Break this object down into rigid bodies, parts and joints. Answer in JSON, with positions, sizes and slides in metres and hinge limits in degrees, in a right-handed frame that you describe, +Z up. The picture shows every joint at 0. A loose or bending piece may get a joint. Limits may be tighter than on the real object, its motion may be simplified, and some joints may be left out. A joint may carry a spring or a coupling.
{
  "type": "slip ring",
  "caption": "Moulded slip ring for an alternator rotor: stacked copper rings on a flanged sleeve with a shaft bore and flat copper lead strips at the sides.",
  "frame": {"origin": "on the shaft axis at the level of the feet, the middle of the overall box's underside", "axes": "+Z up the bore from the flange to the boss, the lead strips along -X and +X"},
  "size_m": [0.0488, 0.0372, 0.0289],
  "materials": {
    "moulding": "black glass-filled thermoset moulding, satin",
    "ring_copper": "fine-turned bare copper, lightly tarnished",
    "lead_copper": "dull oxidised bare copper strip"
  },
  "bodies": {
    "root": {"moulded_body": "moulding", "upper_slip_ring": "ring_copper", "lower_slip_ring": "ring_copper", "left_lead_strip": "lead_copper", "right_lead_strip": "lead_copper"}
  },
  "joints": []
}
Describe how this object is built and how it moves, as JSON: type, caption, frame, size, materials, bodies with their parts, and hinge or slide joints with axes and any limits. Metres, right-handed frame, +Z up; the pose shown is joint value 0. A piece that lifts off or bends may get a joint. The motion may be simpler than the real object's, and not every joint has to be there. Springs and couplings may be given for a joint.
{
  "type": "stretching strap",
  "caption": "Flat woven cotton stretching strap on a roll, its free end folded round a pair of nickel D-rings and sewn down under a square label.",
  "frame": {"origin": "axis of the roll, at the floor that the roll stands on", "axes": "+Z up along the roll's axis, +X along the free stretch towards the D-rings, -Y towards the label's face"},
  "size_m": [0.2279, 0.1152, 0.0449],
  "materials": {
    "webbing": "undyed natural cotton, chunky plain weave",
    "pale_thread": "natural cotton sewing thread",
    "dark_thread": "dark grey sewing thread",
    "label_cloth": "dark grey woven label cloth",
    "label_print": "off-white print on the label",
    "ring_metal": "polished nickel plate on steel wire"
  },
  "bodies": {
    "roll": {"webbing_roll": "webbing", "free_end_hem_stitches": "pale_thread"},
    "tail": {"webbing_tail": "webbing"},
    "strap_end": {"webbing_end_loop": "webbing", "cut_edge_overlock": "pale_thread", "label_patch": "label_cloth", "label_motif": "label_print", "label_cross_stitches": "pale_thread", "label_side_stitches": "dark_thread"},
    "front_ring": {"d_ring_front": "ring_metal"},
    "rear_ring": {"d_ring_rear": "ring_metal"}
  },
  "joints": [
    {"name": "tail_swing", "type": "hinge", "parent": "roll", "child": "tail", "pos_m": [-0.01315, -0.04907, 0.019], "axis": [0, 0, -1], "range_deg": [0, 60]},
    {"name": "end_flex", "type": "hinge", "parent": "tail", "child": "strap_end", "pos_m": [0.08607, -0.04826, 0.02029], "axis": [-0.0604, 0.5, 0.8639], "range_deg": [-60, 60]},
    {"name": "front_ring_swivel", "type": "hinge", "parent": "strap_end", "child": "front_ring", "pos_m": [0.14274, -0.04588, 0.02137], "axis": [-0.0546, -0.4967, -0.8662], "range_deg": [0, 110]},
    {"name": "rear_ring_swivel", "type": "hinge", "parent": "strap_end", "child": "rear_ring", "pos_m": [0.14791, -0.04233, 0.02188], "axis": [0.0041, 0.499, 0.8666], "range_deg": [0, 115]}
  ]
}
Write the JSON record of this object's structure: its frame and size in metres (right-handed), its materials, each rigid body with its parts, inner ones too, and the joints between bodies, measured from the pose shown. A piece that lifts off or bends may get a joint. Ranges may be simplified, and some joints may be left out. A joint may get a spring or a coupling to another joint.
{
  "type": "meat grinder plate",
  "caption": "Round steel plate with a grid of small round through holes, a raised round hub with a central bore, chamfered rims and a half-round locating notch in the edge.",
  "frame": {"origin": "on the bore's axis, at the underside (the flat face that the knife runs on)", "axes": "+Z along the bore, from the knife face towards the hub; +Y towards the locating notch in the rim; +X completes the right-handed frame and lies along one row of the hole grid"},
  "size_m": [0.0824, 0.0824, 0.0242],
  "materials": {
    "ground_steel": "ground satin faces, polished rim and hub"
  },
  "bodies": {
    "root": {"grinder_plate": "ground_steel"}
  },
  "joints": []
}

==*==

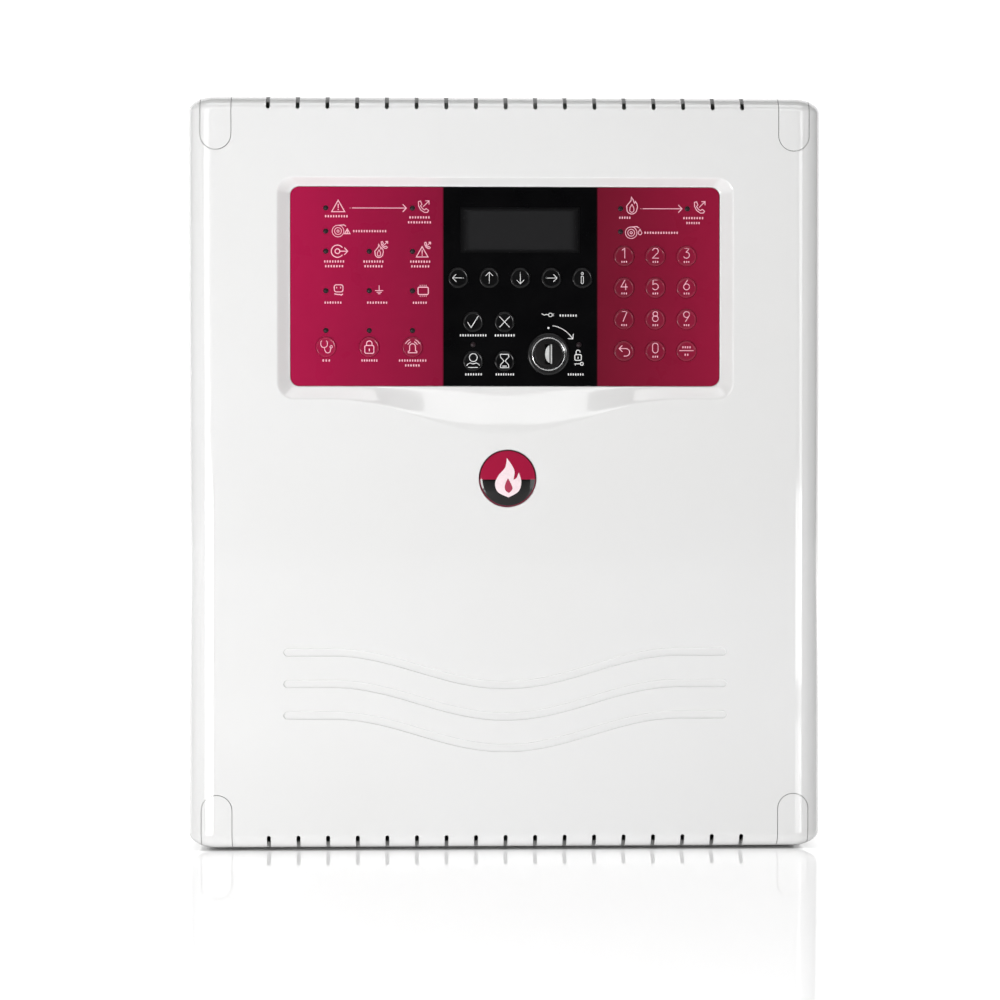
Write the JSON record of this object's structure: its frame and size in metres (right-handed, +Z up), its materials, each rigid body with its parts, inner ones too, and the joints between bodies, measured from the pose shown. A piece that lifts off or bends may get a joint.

==*==

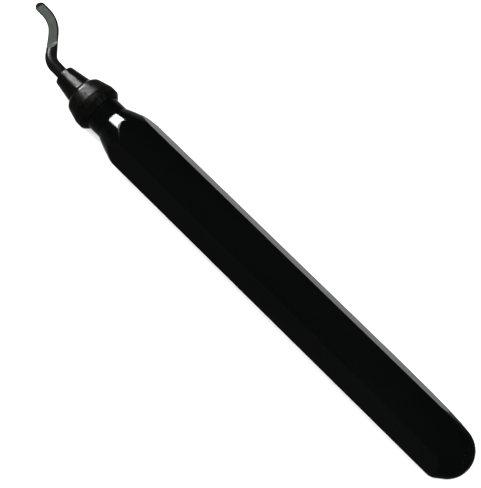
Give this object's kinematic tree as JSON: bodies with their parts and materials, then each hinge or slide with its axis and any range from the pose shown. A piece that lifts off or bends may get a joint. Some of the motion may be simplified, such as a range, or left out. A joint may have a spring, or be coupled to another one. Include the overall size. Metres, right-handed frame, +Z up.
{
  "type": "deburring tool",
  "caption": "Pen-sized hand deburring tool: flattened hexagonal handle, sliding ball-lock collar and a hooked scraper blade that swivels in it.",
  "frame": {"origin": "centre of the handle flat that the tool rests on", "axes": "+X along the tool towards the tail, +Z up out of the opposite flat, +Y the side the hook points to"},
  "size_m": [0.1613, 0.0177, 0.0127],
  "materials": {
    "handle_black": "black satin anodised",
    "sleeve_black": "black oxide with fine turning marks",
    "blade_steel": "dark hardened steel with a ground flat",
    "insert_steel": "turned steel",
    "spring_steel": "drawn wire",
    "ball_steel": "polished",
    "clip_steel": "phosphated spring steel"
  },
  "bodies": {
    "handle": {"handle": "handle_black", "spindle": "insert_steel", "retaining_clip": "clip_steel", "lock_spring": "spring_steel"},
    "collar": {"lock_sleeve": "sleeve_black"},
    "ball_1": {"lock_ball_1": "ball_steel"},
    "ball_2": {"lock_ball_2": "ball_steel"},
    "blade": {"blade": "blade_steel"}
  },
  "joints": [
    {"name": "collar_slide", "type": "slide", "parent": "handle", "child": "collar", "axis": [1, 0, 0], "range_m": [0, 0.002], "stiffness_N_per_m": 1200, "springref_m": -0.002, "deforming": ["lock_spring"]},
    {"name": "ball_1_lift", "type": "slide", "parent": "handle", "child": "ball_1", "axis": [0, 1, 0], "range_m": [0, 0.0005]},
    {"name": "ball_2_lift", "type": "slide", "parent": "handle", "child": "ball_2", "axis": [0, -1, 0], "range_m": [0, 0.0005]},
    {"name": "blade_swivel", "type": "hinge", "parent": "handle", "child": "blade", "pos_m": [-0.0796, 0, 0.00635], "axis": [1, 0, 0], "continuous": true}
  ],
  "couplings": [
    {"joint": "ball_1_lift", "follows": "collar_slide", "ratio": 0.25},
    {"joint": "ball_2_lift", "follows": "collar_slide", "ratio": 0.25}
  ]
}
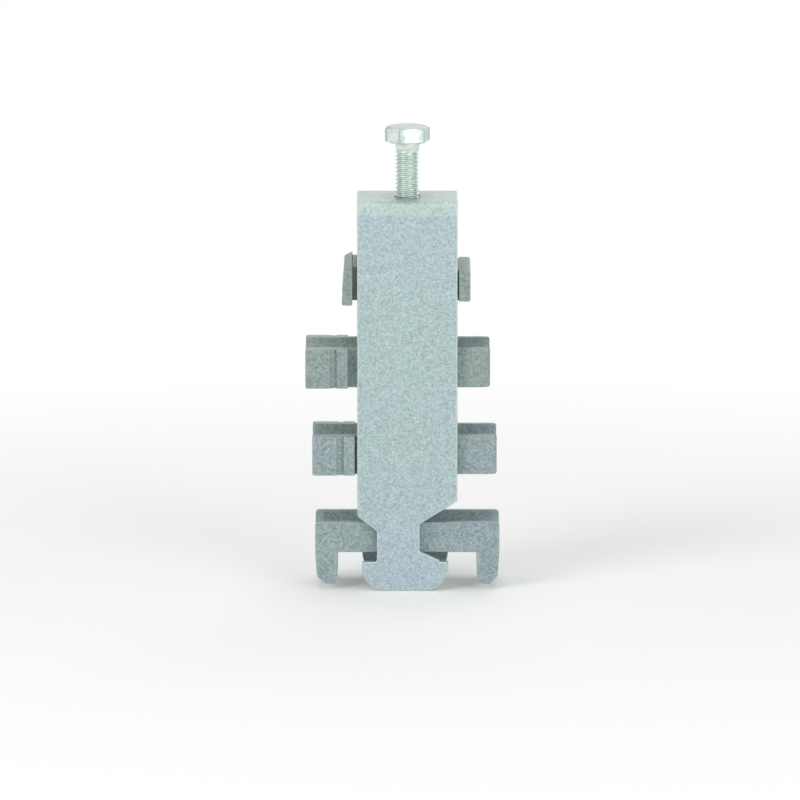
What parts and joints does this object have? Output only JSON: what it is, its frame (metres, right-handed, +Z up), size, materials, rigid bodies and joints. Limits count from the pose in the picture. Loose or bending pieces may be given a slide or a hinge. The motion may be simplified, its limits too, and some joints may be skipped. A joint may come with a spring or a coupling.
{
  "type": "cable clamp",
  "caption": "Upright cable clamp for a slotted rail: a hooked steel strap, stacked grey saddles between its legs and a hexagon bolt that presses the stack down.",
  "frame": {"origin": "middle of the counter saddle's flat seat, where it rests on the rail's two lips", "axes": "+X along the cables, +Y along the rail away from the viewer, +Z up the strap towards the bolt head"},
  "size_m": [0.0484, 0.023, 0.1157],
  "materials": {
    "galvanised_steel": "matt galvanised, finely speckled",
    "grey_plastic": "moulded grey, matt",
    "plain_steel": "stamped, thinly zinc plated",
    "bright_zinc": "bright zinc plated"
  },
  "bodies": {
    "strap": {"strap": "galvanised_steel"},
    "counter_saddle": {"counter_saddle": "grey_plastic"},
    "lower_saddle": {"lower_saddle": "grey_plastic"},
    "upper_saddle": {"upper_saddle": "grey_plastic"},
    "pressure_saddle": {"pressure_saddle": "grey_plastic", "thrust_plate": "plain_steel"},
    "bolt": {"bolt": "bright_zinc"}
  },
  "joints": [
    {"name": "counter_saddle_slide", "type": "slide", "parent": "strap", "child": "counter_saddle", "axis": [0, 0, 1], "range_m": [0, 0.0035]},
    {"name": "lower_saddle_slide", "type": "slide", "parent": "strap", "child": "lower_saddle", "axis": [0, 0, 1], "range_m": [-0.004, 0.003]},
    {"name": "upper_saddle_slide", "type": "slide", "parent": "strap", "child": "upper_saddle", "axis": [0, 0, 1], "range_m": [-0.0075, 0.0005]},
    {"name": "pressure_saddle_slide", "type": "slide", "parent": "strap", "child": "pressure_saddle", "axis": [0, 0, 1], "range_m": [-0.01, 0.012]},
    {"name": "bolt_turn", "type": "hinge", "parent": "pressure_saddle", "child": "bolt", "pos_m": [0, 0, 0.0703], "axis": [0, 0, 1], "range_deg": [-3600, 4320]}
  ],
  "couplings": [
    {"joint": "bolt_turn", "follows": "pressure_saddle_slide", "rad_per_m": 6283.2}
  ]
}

==*==

→ Directions for this task
Pick out each line containing the string "overall" and copy it.

→ Solution
  "frame": {"origin": "on the shaft axis at the level of the feet, the middle of the overall box's underside", "axes": "+Z up the bore from the flange to the boss, the lead strips along -X and +X"},
Give this object's kinematic tree as JSON: bodies with their parts and materials, then each hinge or slide with its axis and any range from the pose shown. A piece that lifts off or bends may get a joint. Some of the motion may be simplified, such as a range, or left out. A joint may have a spring, or be coupled to another one. Include the overall size. Metres, right-handed frame, +Z up.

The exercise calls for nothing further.